● **Given task**: From the listing that follows, extract every line and set it down unaltered.

────────────────────

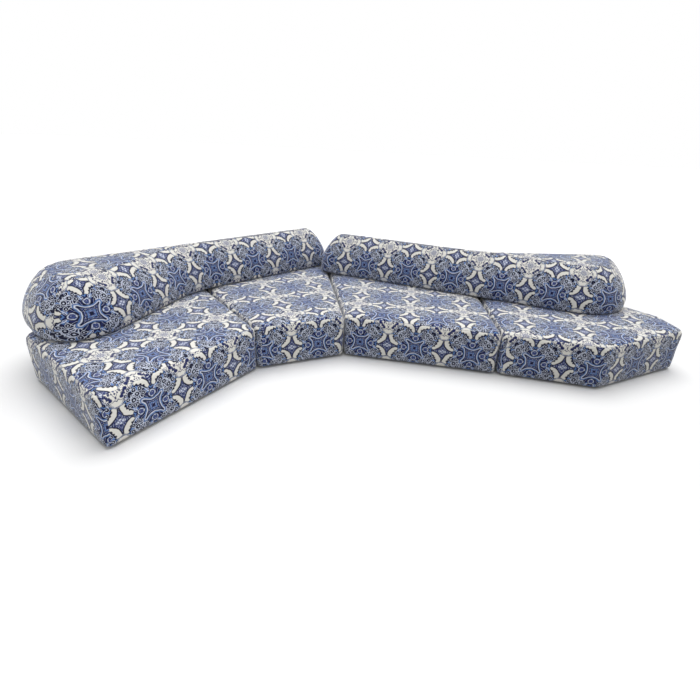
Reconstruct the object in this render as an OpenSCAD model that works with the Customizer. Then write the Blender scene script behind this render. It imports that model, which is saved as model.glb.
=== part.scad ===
// Modular sofa: four low floor-standing seats in a cranked row, with two loose
// club-shaped backrests lying on top of them. Lengths in millimetres, angles in
// degrees. The plan is walked along the front edge of the row, from the left seat
// to the right one. Headings are measured from the front edge of the third seat.

/* [Row plan] */
// Front length of the left seat
front_a = 1300; // [1200:10:1400]
// Heading of that front
heading_a = 69.5; // [66:0.5:73]
// Front length of the wedge seat
front_b = 745; // [700:5:800]
// Heading of that front
heading_b = 35.5; // [33:0.5:38]
// Front length of the third seat
front_c = 1275; // [1200:5:1350]
// Front length of the right seat
front_d = 770; // [700:5:850]
// Heading of that front
heading_d = -2.5; // [-5:0.5:2]
// Length of the seam between the left seat and the wedge
seam_ab = 1500; // [1450:10:1560]
// Heading of that seam
heading_ab = 136.5; // [135:0.5:138]
// Length of the seam between the wedge and the third seat
seam_bc = 1880; // [1820:10:1940]
// Heading of that seam
heading_bc = 110; // [108:0.5:112]
// Length of the seam between the third and the right seat
seam_cd = 1360; // [1320:10:1420]
// Heading of that seam
heading_cd = 99; // [97:0.5:101]
// Outer side of the left seat
side_a = 1225; // [1150:5:1300]
// Heading of that side
heading_side_a = 149.5; // [147:0.5:152]
// Rear corner cut of the left seat
rear_a = 800; // [740:10:860]
// Heading of that cut
heading_rear_a = 101; // [98:0.5:104]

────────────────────

● **Response**:
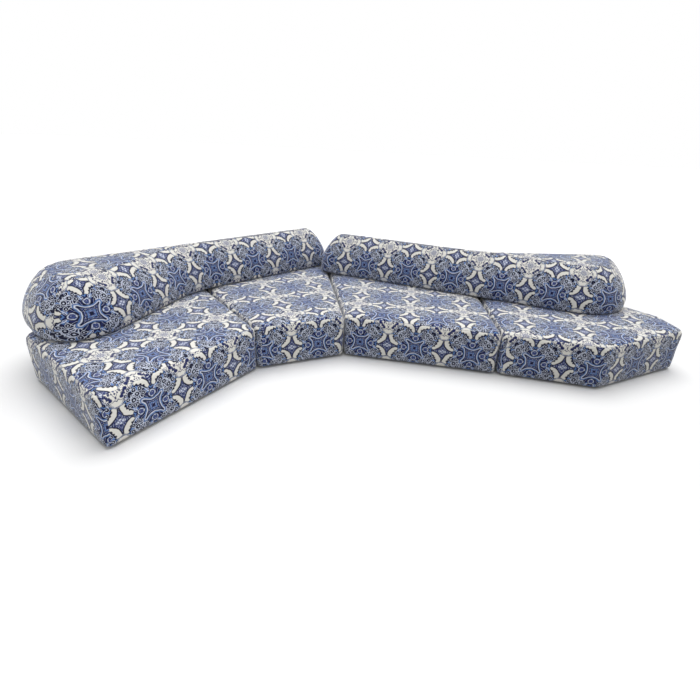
Reconstruct the object in this render as an OpenSCAD model that works with the Customizer. Then write the Blender scene script behind this render. It imports that model, which is saved as model.glb.
=== part.scad ===
// Modular sofa: four low floor-standing seats in a cranked row, with two loose
// club-shaped backrests lying on top of them. Lengths in millimetres, angles in
// degrees. The plan is walked along the front edge of the row, from the left seat
// to the right one. Headings are measured from the front edge of the third seat.

/* [Row plan] */
// Front length of the left seat
front_a = 1300; // [1200:10:1400]
// Heading of that front
heading_a = 69.5; // [66:0.5:73]
// Front length of the wedge seat
front_b = 745; // [700:5:800]
// Heading of that front
heading_b = 35.5; // [33:0.5:38]
// Front length of the third seat
front_c = 1275; // [1200:5:1350]
// Front length of the right seat
front_d = 770; // [700:5:850]
// Heading of that front
heading_d = -2.5; // [-5:0.5:2]
// Length of the seam between the left seat and the wedge
seam_ab = 1500; // [1450:10:1560]
// Heading of that seam
heading_ab = 136.5; // [135:0.5:138]
// Length of the seam between the wedge and the third seat
seam_bc = 1880; // [1820:10:1940]
// Heading of that seam
heading_bc = 110; // [108:0.5:112]
// Length of the seam between the third and the right seat
seam_cd = 1360; // [1320:10:1420]
// Heading of that seam
heading_cd = 99; // [97:0.5:101]
// Outer side of the left seat
side_a = 1225; // [1150:5:1300]
// Heading of that side
heading_side_a = 149.5; // [147:0.5:152]
// Rear corner cut of the left seat
rear_a = 800; // [740:10:860]
// Heading of that cut
heading_rear_a = 101; // [98:0.5:104]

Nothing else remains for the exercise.